Look at the progression that was necessary for her to end up where she did. You would think that at some point she would have reconsidered her path.
- She accepted a date from someone with whom she didn't share basic values.
- While they dated, he developed a pattern of belittling her.
- She then decided to take it upon herself to fix him and mold this lump into a great partner.
- He accepted and took her energy and anything else he could from her.
- Meanwhile, she took pride in her project.
- She frequently had to work very hard to smother the screams within saying "Warning! This is a terrible idea."
- They wed. She said, "I do."
- He wasn't transforming in a positive direction.
- Rather, as the years went by, the frog never became prince charming.
- Hopefully, she didn't contract any warts from him.
- She began to deteriorate, becoming more anxious and depressed.
- His belittlement and demands for more were constant.
- Nonetheless, she kept trying to build up her man.
- Catastrophe: the money was gone and with a little detective work she found out his secret! Another woman! He's been having an affair!
The above list is a combination of different stories, but it makes the point very clearly. This poor woman would never advise her daughter to follow her path.
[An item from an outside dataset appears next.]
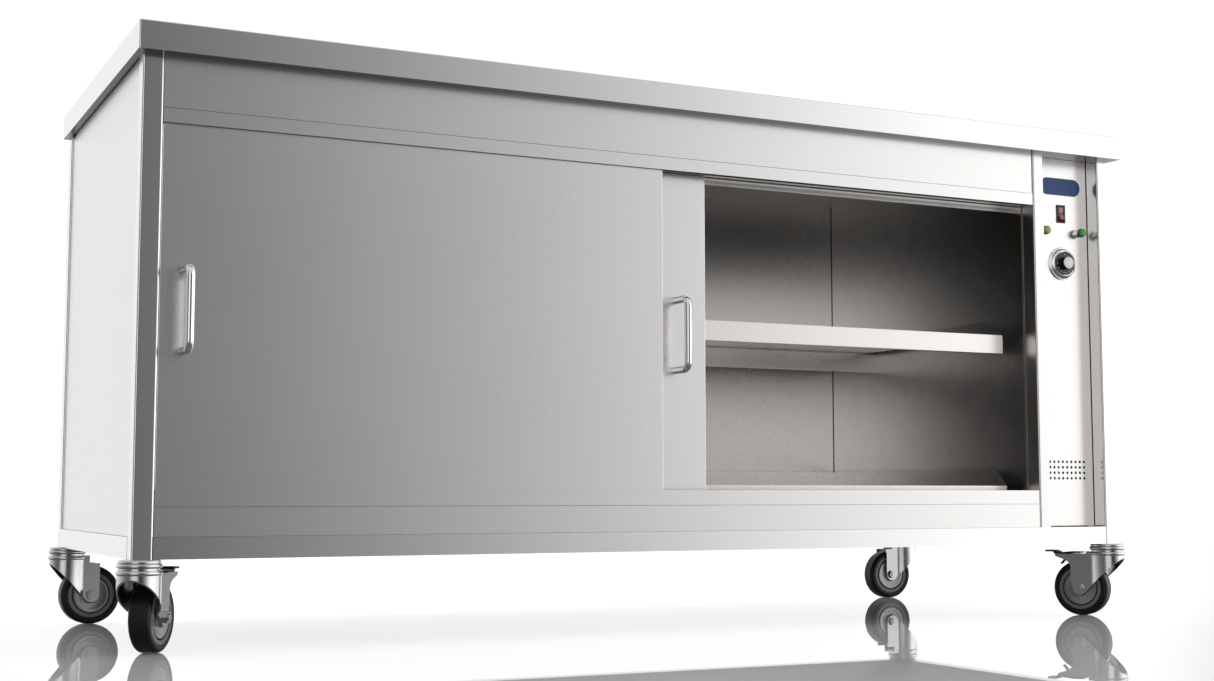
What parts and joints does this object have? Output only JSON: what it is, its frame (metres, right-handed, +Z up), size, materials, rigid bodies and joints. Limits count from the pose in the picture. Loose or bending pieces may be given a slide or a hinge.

So, why did she do so herself?
And, don't forget the intensity with which the anger burns within this woman. She can't help but share it with everyone, including their children. Indeed, as a mother, she feels that she must teach them about the true nature of their father. Otherwise, this evil manipulative man will convince them that their mother is the bad one and doesn't deserve their respect.
What was the truth of the marriage? I don't really know what goes on behind closed doors. But, how did a woman who is so convinced that this man she married, slept with and bore children with was a horrid monster, end up with him?
I suspect that she was lonely and desperate for love. When she met a man who gave her the attention she craved, oxytocin flooded her brain and emotions overrode logic. Yes, there was a price to pay. But, the fear of being alone was greater than her fear of life with him.
Even when there is physical abuse, the statistics are very depressing. According to the Domestic Abuse Shelter of the Florida keys, the average woman will leave and return 7 times to the same physically abusive partner before she departs permanently.
Here are some American statistics from the National Coalition Against Domestic Violence:
- 10 million spouses are physically abused annually.
- 1/5 woman and 1/7 men have been victims of severe physical violence.
- There are over 20,000 calls to domestic violence hotlines per day.
- Intimate partner violence accounts for 15% of all violent crime.
Returning to our original question, what we can learn from all of this?
- We don't have a good system to match compatible individuals. Instead, people rely on luck to find that right one.
- Women especially, don't realize the impact that intimacy has in decision making. Casual intimacy leads to heartbreak.
- It is important to periodically examine your relationship so that you can objectively identify issues that need addressing.
- Our need to be loved is so vitally important that we should ensure that we give over as much love as we can to our children so that they won't be too vulnerable.